→ WHAT IS ASKED
Beginning with the line that contains "from mathutils import Matrix" and ending with the line that contains "bpy.data.objects.remove(obj)", reproduce each line exactly; include both and add nothing.

→ PROVIDED DATA
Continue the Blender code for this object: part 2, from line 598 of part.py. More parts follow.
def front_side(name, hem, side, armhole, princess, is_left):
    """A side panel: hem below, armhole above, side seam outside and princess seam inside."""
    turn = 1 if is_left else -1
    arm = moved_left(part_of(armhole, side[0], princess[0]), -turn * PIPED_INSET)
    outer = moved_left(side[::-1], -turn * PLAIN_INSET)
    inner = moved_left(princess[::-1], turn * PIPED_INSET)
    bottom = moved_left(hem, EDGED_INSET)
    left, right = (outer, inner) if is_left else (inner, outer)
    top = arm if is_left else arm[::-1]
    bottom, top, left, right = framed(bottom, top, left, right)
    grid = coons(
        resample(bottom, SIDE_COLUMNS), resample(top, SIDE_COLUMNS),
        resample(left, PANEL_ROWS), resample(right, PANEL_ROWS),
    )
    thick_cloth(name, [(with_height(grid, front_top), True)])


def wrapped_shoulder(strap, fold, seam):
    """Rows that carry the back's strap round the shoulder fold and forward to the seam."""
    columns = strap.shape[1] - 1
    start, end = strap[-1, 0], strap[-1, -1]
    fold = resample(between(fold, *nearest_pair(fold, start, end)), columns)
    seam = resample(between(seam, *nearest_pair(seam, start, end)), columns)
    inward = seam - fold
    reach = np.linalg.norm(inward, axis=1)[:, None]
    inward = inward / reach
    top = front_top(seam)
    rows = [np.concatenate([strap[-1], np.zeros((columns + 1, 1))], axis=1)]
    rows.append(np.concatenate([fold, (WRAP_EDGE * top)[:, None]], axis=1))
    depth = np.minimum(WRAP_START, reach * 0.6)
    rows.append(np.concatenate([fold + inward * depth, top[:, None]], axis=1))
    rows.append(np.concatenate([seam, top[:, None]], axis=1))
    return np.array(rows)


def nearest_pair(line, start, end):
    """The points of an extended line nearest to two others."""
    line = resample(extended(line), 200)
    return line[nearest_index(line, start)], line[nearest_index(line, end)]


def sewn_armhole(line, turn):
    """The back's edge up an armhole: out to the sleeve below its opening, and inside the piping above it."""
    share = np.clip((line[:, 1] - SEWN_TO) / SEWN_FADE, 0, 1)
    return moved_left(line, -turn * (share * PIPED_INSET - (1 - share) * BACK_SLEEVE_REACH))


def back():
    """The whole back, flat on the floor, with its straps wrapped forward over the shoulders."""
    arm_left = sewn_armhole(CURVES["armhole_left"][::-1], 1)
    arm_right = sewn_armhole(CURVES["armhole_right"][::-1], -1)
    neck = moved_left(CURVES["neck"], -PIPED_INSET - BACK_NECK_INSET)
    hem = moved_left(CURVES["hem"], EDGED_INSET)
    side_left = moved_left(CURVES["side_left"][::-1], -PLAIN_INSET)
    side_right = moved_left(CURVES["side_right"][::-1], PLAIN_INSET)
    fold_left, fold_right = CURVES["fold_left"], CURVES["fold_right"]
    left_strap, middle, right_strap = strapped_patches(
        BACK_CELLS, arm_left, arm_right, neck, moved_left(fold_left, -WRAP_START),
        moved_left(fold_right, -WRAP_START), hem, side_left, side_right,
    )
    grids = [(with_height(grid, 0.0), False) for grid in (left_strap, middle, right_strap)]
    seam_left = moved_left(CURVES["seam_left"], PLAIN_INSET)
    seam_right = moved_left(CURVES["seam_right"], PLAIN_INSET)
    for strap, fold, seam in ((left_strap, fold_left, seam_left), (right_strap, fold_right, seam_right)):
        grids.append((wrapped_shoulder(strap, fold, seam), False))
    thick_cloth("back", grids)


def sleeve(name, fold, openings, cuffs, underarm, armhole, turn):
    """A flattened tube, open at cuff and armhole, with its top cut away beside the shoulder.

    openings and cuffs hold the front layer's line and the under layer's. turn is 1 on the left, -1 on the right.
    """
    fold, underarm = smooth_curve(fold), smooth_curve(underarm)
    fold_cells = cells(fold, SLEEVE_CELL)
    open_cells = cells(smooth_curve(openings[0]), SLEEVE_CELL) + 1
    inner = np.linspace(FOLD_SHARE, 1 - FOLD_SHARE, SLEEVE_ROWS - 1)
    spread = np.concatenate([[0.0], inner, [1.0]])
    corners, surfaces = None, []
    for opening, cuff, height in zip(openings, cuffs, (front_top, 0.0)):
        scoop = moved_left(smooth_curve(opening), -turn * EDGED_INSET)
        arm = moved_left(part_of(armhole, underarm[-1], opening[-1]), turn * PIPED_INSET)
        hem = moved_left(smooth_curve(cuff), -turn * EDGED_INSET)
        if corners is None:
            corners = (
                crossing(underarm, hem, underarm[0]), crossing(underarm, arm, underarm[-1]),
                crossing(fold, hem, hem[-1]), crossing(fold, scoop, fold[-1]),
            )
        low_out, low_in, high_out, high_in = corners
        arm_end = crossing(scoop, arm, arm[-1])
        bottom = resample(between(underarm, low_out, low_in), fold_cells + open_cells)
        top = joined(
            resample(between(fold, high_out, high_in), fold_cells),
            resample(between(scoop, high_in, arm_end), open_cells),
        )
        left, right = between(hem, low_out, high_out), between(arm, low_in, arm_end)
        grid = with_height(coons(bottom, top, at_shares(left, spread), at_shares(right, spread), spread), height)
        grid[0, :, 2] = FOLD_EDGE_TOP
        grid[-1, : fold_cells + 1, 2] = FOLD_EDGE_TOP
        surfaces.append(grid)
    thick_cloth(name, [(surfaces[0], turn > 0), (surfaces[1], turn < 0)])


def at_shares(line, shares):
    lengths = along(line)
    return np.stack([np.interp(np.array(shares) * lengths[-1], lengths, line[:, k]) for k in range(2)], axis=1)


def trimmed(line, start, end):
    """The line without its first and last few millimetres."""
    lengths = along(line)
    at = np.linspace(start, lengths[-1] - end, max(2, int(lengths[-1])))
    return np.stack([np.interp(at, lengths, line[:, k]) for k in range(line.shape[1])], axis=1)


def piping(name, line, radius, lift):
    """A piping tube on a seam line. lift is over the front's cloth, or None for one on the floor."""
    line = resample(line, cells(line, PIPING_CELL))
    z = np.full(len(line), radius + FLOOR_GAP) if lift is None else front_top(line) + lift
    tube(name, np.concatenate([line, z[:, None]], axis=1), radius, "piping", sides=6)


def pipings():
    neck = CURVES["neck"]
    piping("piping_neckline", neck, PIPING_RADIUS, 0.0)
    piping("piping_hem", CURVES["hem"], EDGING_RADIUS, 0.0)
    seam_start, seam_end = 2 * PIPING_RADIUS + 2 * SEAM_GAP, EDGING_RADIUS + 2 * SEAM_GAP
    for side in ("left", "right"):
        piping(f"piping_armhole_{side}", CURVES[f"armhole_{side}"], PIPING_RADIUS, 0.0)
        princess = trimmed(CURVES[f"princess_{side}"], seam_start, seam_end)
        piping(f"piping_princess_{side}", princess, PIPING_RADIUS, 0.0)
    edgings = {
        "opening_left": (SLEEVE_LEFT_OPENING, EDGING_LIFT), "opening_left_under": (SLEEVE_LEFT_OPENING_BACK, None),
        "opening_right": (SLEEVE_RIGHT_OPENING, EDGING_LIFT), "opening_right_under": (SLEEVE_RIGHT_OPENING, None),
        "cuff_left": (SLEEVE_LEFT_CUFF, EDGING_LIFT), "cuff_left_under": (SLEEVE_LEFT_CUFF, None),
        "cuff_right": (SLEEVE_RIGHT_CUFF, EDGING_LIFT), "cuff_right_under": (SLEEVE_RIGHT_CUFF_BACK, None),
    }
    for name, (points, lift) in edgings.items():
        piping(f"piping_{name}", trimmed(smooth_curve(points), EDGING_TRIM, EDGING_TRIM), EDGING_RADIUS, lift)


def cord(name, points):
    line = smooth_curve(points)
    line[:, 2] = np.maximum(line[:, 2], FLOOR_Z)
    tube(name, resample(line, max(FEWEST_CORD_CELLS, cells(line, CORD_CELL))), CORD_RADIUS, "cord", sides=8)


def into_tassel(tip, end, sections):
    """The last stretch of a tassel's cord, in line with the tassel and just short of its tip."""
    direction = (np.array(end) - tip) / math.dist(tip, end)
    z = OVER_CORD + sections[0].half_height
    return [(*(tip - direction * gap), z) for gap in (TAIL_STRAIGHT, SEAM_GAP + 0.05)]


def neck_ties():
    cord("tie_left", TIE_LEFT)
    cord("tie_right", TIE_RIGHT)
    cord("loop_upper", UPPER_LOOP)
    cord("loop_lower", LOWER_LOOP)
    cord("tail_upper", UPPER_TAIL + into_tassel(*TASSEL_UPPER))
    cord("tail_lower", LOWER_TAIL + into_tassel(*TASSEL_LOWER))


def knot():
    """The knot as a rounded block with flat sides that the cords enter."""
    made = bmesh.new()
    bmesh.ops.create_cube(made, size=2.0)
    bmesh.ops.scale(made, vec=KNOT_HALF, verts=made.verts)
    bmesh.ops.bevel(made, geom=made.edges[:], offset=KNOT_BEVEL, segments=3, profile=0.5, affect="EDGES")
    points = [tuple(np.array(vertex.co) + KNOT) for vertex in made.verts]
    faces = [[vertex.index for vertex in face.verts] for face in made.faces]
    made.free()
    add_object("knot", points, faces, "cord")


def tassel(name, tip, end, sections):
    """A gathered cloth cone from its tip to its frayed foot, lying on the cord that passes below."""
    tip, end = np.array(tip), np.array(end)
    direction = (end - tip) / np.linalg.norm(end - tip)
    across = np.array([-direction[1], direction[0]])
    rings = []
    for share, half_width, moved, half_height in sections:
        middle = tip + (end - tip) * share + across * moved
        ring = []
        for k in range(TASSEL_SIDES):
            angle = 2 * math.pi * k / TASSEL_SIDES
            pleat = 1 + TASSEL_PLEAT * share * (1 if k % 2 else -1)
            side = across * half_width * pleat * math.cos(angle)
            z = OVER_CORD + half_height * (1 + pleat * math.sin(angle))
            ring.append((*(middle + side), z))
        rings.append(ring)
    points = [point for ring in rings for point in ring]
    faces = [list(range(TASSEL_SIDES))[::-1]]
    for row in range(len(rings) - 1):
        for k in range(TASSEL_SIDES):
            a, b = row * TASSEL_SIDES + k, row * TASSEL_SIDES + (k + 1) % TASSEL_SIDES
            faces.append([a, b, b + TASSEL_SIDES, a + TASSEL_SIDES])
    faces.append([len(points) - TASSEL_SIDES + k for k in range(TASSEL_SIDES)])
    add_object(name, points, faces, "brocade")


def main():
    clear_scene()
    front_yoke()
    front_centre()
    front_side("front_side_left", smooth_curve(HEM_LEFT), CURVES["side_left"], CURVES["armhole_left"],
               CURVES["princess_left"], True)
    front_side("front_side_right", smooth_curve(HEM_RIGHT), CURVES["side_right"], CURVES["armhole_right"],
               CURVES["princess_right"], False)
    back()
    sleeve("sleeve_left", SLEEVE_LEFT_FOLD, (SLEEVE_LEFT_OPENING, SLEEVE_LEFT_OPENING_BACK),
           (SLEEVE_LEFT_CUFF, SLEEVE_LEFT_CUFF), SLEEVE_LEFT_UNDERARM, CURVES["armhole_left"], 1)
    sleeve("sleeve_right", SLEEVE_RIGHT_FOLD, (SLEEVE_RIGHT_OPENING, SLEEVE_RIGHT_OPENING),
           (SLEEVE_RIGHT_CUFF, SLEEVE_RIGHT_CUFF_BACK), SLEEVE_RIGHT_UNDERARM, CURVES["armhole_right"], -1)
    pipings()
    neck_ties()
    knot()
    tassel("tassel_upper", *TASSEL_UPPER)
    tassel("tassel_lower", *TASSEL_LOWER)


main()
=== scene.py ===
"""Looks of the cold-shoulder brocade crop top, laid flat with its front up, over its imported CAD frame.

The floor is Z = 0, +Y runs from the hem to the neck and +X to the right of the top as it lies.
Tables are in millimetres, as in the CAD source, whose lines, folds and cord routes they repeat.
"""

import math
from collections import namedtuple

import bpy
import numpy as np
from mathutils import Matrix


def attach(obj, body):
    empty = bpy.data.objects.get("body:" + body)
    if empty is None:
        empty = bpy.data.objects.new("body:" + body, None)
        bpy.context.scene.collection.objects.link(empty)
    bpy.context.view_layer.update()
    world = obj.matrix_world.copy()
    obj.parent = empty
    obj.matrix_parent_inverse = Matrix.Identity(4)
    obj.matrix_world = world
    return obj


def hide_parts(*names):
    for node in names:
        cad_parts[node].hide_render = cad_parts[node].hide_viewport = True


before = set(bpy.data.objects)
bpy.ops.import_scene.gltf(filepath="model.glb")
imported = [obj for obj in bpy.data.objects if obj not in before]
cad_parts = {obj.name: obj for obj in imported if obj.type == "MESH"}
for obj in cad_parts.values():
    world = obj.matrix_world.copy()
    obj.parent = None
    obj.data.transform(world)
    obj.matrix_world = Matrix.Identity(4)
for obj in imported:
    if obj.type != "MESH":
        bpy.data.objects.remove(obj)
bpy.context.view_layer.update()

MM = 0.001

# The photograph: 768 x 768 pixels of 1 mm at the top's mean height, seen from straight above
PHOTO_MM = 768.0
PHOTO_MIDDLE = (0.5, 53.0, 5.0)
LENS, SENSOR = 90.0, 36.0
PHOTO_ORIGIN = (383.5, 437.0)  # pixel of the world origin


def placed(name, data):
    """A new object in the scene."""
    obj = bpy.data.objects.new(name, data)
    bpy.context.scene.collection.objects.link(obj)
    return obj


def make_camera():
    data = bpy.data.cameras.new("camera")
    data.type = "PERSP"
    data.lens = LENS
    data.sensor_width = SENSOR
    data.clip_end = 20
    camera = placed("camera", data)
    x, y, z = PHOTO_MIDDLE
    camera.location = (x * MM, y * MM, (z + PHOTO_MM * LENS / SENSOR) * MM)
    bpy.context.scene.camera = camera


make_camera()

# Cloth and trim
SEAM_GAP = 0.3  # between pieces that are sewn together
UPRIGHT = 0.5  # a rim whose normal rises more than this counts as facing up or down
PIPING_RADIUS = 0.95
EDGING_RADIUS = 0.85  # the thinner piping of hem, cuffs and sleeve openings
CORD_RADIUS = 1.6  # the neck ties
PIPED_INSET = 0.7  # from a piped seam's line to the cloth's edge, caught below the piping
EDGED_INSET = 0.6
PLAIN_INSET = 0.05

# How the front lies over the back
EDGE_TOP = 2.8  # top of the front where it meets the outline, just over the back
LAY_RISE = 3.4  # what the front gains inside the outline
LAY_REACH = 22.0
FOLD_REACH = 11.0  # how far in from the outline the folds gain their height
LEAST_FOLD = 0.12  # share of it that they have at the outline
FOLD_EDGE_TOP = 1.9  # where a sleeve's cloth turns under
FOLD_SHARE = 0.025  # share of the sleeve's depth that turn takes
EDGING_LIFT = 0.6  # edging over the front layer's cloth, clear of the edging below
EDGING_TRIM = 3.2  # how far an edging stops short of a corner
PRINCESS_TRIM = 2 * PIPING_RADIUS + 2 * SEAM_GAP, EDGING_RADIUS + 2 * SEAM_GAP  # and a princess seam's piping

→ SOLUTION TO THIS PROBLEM
from mathutils import Matrix


def attach(obj, body):
    empty = bpy.data.objects.get("body:" + body)
    if empty is None:
        empty = bpy.data.objects.new("body:" + body, None)
        bpy.context.scene.collection.objects.link(empty)
    bpy.context.view_layer.update()
    world = obj.matrix_world.copy()
    obj.parent = empty
    obj.matrix_parent_inverse = Matrix.Identity(4)
    obj.matrix_world = world
    return obj


def hide_parts(*names):
    for node in names:
        cad_parts[node].hide_render = cad_parts[node].hide_viewport = True


before = set(bpy.data.objects)
bpy.ops.import_scene.gltf(filepath="model.glb")
imported = [obj for obj in bpy.data.objects if obj not in before]
cad_parts = {obj.name: obj for obj in imported if obj.type == "MESH"}
for obj in cad_parts.values():
    world = obj.matrix_world.copy()
    obj.parent = None
    obj.data.transform(world)
    obj.matrix_world = Matrix.Identity(4)
for obj in imported:
    if obj.type != "MESH":
        bpy.data.objects.remove(obj)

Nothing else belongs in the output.